Landmark Live Oak a sight to see in Rio Frio


Jacob West|Bartlett Tree Experts
Representatives from Bartlett Tree Experts and the Texas A&M Forest Service gather around the Rio Frio Oak, which was named State Live Oak Champion in 1988 and National Champion in 1989.

The following column was written by Gabriela Steinkamp, ​​administrative assistant for Bartlett Tree Experts of San Antonio.

Hundreds of years ago a small oak tree grew less than a mile from what would later be known as the Frio River in Texas.
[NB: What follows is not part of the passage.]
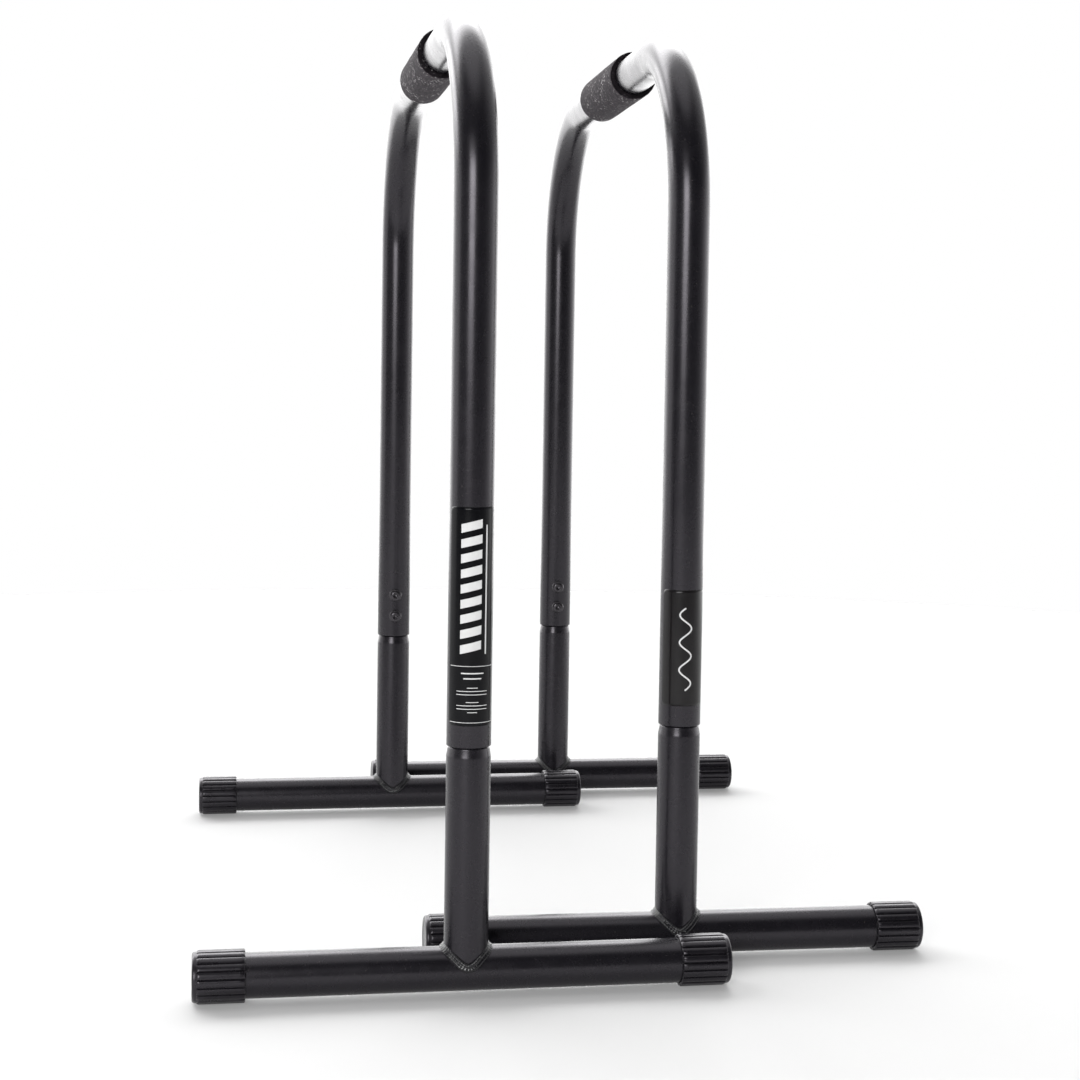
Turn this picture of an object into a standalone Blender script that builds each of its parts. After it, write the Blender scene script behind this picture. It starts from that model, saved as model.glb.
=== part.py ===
"""A pair of free-standing parallel bars for dips, push-ups and rows.

Each bar is an upside-down U of round steel tube with a foam grip on its handle. Its two legs slide
over the spigots of two lower posts and are held by two screws each. Every post is welded on a short
foot tube with a ribbed rubber cap on each end. The two bars are the same and stand on their own, side
by side, with their feet interleaved.

Metres. +X runs along the feet, +Y along the handles, +Z up. The origin is on the floor, under the
middle of the pair.
"""

import math

import bmesh
import bpy
from mathutils import Matrix, Vector

# Steel tube, the same for the legs, the handle and the feet
TUBE_R = 0.016
WALL = 0.002
SIDES = 20              # facets round every tube and turned piece
GAP = 0.0003            # clearance between pieces that touch

# Upper frame
HANDLE_Z = 0.704        # height of the handle's axis
LEG_SPACING = 0.590     # between the axes of the two legs
BEND_R = 0.136          # radius of the tube's axis in each bend
BEND_STEPS = 8

# Foam grip on the middle of the handle
GRIP_LENGTH = 0.150
GRIP_WALL = 0.004
GRIP_CHAMFER = 0.0008

# Lower post with the spigot that the leg slides over
JOINT_Z = 0.180         # lower edge of the leg
SHOULDER = 0.006        # height of the rounded shoulder below it
SHOULDER_STEPS = 3
SPIGOT_R = TUBE_R - WALL - GAP
SPIGOT_LENGTH = 0.075

# Foot tube and its rubber caps
FOOT_LENGTH = 0.387     # over both caps
CAP_REST_R = 0.0186     # from the foot's axis to the flat of a rib, which rests on the floor
CAP_LENGTH = 0.037
CAP_END = 0.004         # thickness of the closed end
CAP_NOSE = 0.0045       # length of the taper towards the closed end
CAP_NOSE_IN = 0.0016    # how far that taper goes in
RIB_LENGTH = 0.0315
GROOVE = 0.0009         # half the diagonal of the square notch between two ribs
FOOT_Z = CAP_REST_R     # height of the foot's axis

# Fillet weld round the post's base
BEAD_R = 0.0034
BEAD_LIFT = 0.0007      # how far the bead's centre line stands off the corner
BEAD_STEPS = 24
BEAD_SIDES = 8

# Button-head screws and the nuts welded in the spigot, both M6
SCREW_Z = (0.2005, 0.2215)
SCREW_HOLE_R = 0.0033
SCREW_SHANK_R = 0.0027
SCREW_LENGTH = 0.012
HEAD_R = 0.00625
HEAD_HEIGHT = 0.0033
DOME_EDGE = math.radians(56)    # where the dome ends in the flat round the socket
SOCKET_R = 0.0023
SOCKET_DEPTH = 0.002
NUT_R = 0.00577
NUT_BORE_R = 0.003
NUT_HEIGHT = 0.005
FASTENER_SIDES = 12

# Adhesive label on the front of each near leg
LABEL_Z = 0.196         # its lower edge
LABEL_HEIGHTS = {"left": 0.155, "right": 0.088}
LABEL_ANGLE = math.radians(140)
LABEL_THICKNESS = 0.0003
LABEL_STEPS = 10

# Where the right bar stands, measured from the left one
RIGHT_OFFSET = Vector((0.1713, 0.0703, 0.0))
RIGHT_YAW = math.radians(-0.72)

QUARTER = math.pi / 2
HALF_TURN = Matrix.Rotation(math.pi, 4, "Z")

# From a leg's axis to the face of the nuts, whose corners clear the spigot's inner flats
NUT_SEAT = math.sqrt(((SPIGOT_R - WALL) * math.cos(math.pi / SIDES)) ** 2 - NUT_R ** 2) - GAP


def around(radius, sides=SIDES):
    """Corner radius of a polygon whose flats are at this radius."""
    return radius / math.cos(math.pi / sides)


def material(name, colour, roughness, metallic=0.0):
    made = bpy.data.materials.new(name)
    made.use_nodes = True
    shader = made.node_tree.nodes["Principled BSDF"]
    shader.inputs["Base Color"].default_value = (*colour, 1.0)
    shader.inputs["Roughness"].default_value = roughness
    shader.inputs["Metallic"].default_value = metallic
    return made


def add_object(name, data, collection):
    made = bpy.data.objects.new(name, data)
    collection.objects.link(made)
    return made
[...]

The beautiful live oak has grown stronger over the years, surviving and thriving through droughts, storms, neighboring settlements and mass tourists. Now one of the largest living oaks in all of Texas, the tree has a circumference of about 295 inches, a height of 52 feet, and a coverage of nearly 100 feet. It was named State Live Oak Champion in 1988 and National Champion in 1989. Although it has since been dethroned by another tree, the Rio Frio Oak remains a beautiful local landmark with a rich history.

Settlers began to develop the city of Rio Frio around this tree right after the end of the American Civil War. The Lombardy Trading Company built an irrigation ditch nearby in 1866, which remains one of the oldest still in use today in Texas. Due to its large size, the oak became a fulcrum for the construction of the entire city. The tree’s broad branches shaded the town’s first school, which also served as a community center that hosted elections, church services, a courthouse, and various social gatherings.

In 1929, Mr. Leo L. Slover purchased the property on which Oak lived. According to a newspaper report from the time announcing the sale, an on-site house and store were also added “for good measure”. Three generations later, the same family owns and cares for the property, led by matriarch Judy Newman. Over 20 years ago, Judy contacted Mark Duff of the Texas Forest Service to figure out how to best maintain the Rio Frio Landmark Oak.

Mark knew the family would need the best team to provide all the pruning and plant health care needed to keep the tree strong and safe for years to come. He enlisted Bartlett Tree Experts, and we’ve been helping to care for the tree ever since. Every few years, arborist representatives from the San Antonio office and an elite team of mountaineers donate their time to the Texas Forest Service to work on the oak. Services include pruning, bracing, fertilizing, dead wood removal and mulching.

Our last visit was last February.

A sunny day with clear skies and 68 degree weather provided the perfect opportunity for some of our team members to get up in that oak tree. San Antonio Arborist Team Leaders Chris Maciel, Javier Rivas, Gustavo Rodriguez and Antonio Tovar worked safely and efficiently to clear the tree and prune it away from the roof of the house. Arborist representatives Bobby Hearne and Jacob West and Texas Forest Service Urban Forester Mark Kroeze provided field support, dragging the cuts to the chipper. Mark Duff of the Texas Forest Service and arborist representative Tony Villanueva were also on hand to provide support and supervision.

Throughout the day, neighbors came to admire the tree and reminisce about their childhood in Rio Frio. They told stories about the general store next to the big oak tree which closed in 1965. They remembered the family who lived in the house under the tree and the bed and breakfast they once opened next door. It was amazing to hear how this tree has always been part of the fabric of the community.

After our crew finished tending the trees, Judy and her family treated us to a barbecue lunch on the property with homemade bread, brisket, salads, corn, cookies, cakes and pies . It was the perfect end to a rewarding day and a way to create new memories under the canopy of this legendary oak tree.